Sunday, December 4, 2011


What happens to a dream deferred? That is the question that Hughes attempts to answer in this short poem. He asks if it dries up like a raisin in the sun. It's like he is saying that your dream is still there, and it is still attainable, but you let it sit out for such a long time that it doesn't look the same now as it did then. Grapes are sweet and delicious. They are either green or purple. Raisins are almost black and look very funny, but they are still edible to most people. He then asks does it fester like a sore and run? Here, he is saying that if you don't go after your dreams they will become a part of you, like a sore. You will carry these unfulfilled dreams around. Does it stink like rotten meat or sugar over like a syrupy sweet? He is playing with the sense of taste again. Meat will spoil just as sweets will, but they spoil in different ways. Meat smells and that stench lingers for a long time.
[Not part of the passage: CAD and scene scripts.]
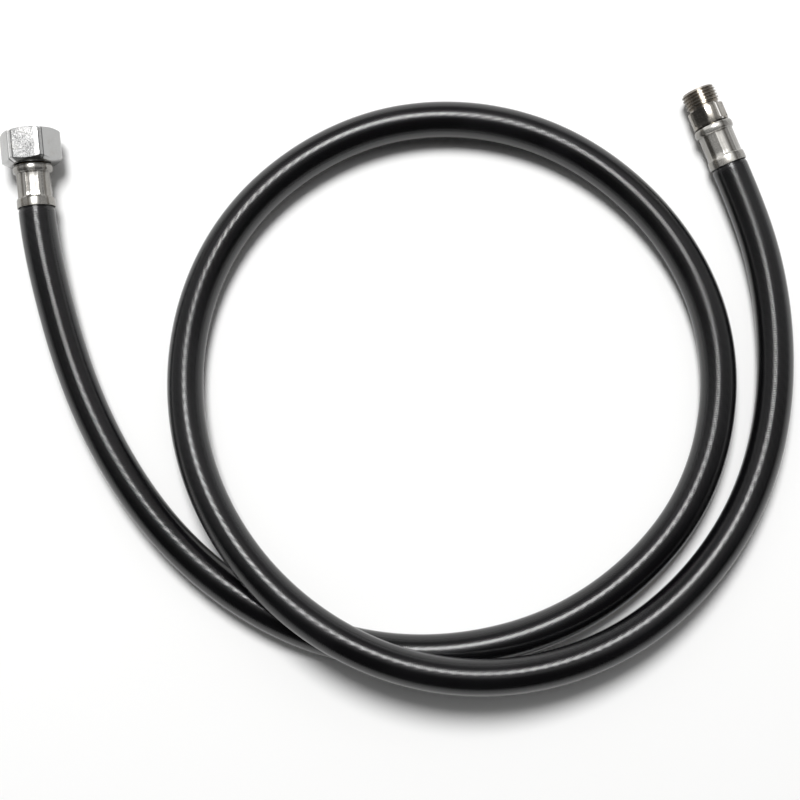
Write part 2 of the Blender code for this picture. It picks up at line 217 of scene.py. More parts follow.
class Tree:
    """The nodes of a material or world."""

    def __init__(self, owner):
        owner.use_nodes = True
        self.nodes = owner.node_tree.nodes
        self.links = owner.node_tree.links

    def add(self, kind, settings=None, sockets=None, out=0):
        """Adds a node: first its settings, then the values or links of its sockets."""
        node = self.nodes.new(kind)
        for name, value in (settings or {}).items():
            setattr(node, name, value)
        for key, value in (sockets or {}).items():
            self.put(node, key, value)
        if isinstance(out, str):
            return Value(self, next(s for s in node.outputs if s.name == out and s.enabled))
        return Value(self, [s for s in node.outputs if s.enabled][out])

    def put(self, node, key, value):
        """Gives a socket of a node a value or a link."""
        if isinstance(key, str):
            socket = next(s for s in node.inputs if s.name == key and s.enabled)
        else:
            socket = node.inputs[key]
        if isinstance(value, Value):
            self.links.new(value.socket, socket)
        elif isinstance(value, tuple) and socket.type == "RGBA" and len(value) == 3:
            socket.default_value = (*value, 1.0)
        else:
            socket.default_value = value

    def mix(self, factor, first, second):
        """Colour between two colours."""
        return self.add("ShaderNodeMix", {"data_type": "RGBA"},
                        {"Factor": factor, "A": first, "B": second})

    def place(self):
        """Where a point is on its object, in the object's own axes."""
        return self.add("ShaderNodeTexCoord", out="Object")

    def scaled(self, vector, *factors):
        """A vector times a factor along each of its axes."""
        return self.add("ShaderNodeVectorMath", {"operation": "MULTIPLY"}, {0: vector, 1: factors})

    def parts(self, vector):
        """The three numbers of a vector."""
        return [self.add("ShaderNodeSeparateXYZ", None, {0: vector}, out) for out in "XYZ"]

    def noise(self, vector, scale, detail, roughness=0.5):
        """Noise from 0 to 1 over a vector."""
        return self.add("ShaderNodeTexNoise", None, {
            "Vector": vector, "Scale": scale, "Detail": detail, "Roughness": roughness})

    def bump(self, height, distance):
        """Normal of a relief that is distance high where height is 1."""
        return self.add("ShaderNodeBump", None, {"Distance": distance, "Height": height})


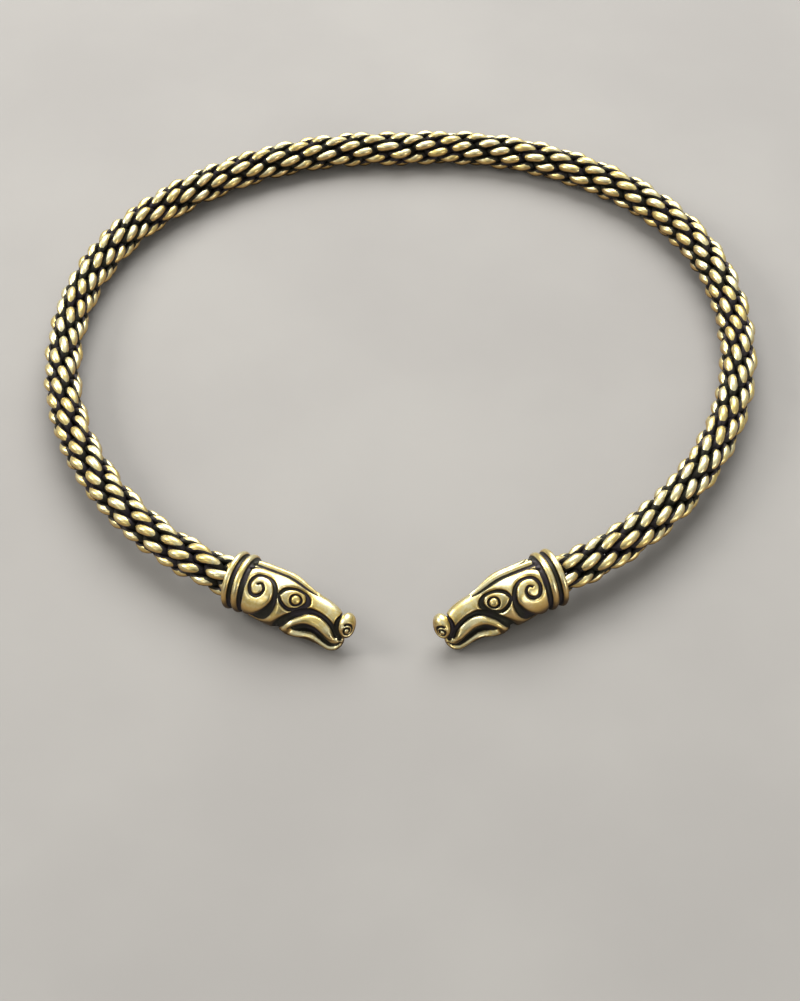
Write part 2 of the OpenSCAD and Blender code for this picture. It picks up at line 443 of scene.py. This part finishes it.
# Cuts and ridges on the side of a head. Each row is a station, the angle round the head
# from the crest, the half width, and the depth, below nought where metal stands proud.
CREST_GROOVE = [
    [3.9, 12, 0.42, 0.5],
    [5.4, 11, 0.46, 0.6],
    [7.5, 10.5, 0.46, 0.64],
    [10.5, 10.5, 0.45, 0.64],
    [12.6, 11, 0.42, 0.6],
    [14.3, 12, 0.36, 0.54],
    [15.8, 12, 0.28, 0.42],
    [17.0, 9, 0.18, 0.25],
]
CREST_FORK = [
    [3.6, 30, 0.2, 0.5],
    [4.6, 21, 0.2, 0.5],
    [6.0, 14, 0.18, 0.4],
    [7.2, 11, 0.15, 0.3],
]
EAR_SPIRAL = [
    [3.9, 157, 0.5, 0.6],
    [5.0, 152, 0.75, 0.75],
    [6.3, 144, 0.92, 0.85],
    [7.6, 131, 1.0, 0.95],
    [8.9, 114, 0.95, 1.0],
    [9.8, 97, 0.8, 1.0],
    [10.25, 80, 0.6, 0.95],
    [10.2, 64, 0.5, 0.85],
    [9.8, 53, 0.45, 0.8],
    [9.1, 42, 0.4, 0.75],
    [8.0, 35, 0.38, 0.7],
    [6.6, 34, 0.38, 0.7],
    [5.5, 39, 0.38, 0.7],
    [4.8, 52, 0.38, 0.7],
    [4.7, 66, 0.38, 0.7],
    [5.3, 79, 0.38, 0.7],
    [6.3, 82, 0.34, 0.65],
    [7.35, 74, 0.3, 0.6],
    [7.7, 62, 0.27, 0.55],
    [7.0, 53, 0.24, 0.5],
    [6.2, 57, 0.2, 0.42],
]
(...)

Sweets just wither away quietly. What will your dreams do if you don't reach them? Will they linger and will you be reminded of them everyday? Will you just quietly accept the fact that you will never attain that dream? Maybe it sags like a heavy load, or will it explode. What will one do with that dream. Will they carry it around like a load all of the time? It will be a constant reminder of what they don't have. Will they let it explode? If they do that, then it will be gone and done forever.